I've done this to the UK and then to Canada with a teenage boy. Both were difficult transitions but by the end of the first year, he found his feet and thrived. We moved to the UK from Southern California.
In the UK (moved at 11, in middle school): football saved him but he is extremely committed and passionate and played at a high level. He is also very academic and so that helped him make some really good friends. there seemed to be two paths where we lived: one academic and non-drinking and the other non-academic and drinking (football seemed to land in this category). Activities that DS and his friends did a lot of were movies, concerts, paintball and hanging out at ours or at friends' houses. It was pretty simple to organize a group for paintball which was a great bonding experience for them. This was much better than the other alternative which was hanging out in the Sainsbury's car-park getting snogged.

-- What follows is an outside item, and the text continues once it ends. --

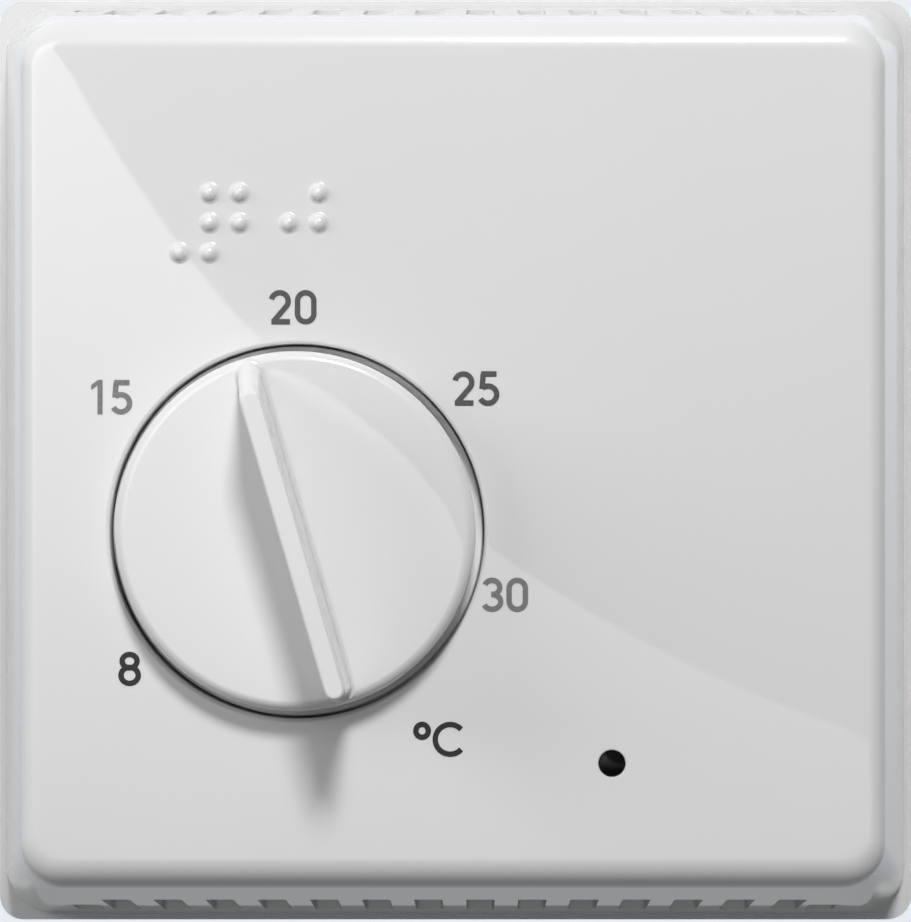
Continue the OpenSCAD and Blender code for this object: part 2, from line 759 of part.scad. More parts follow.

He did go through some pretty rough teasing in the first year but he made it through. It also helped to get him involved in school trips - he went to Iceland, Barcelona, the battlefields in France and Belgium and a few other small ones. But I think what clinched it was sports and being a good athlete; because of that, he gained positive attention and even the bullies eventually got onside. He also played badminton, ran cross-country and track. Diversification seemed to work for him! One of his strategies was to befriend the bullies. How he did it, I don't know but whatever he did, it worked!
Moving the other way to Canada, he was 16 and he spent the first 6 months mourning the loss of English football but something clicked in the last few months and he has found his place here. I think the adjustment period this time was much harder than moving to the UK, but he got over it much much more quickly. He got to decorate his room how he wanted it (in Claret and Blue Aston Villa Colours
), hung the Union Jack, and he has his own laptop so he is in daily contact with his best mate and all his other friends on Facebook. Thank God for social networking!
What finally make it click for him was that he saw where he wanted to go and he is doing what he has to to get there. He also found a group of friends who are heading in the same direction. For my DS, having a solid direction that he can see has been the most important thing.
Oh and school uniform: best thing ever. Even my kids agree! We had a skateboard park in our neighbourhood - I don't know if Edinburgh has the equivalent. I'm all for anything that keeps the kids occupied and away from just hanging about getting ripped.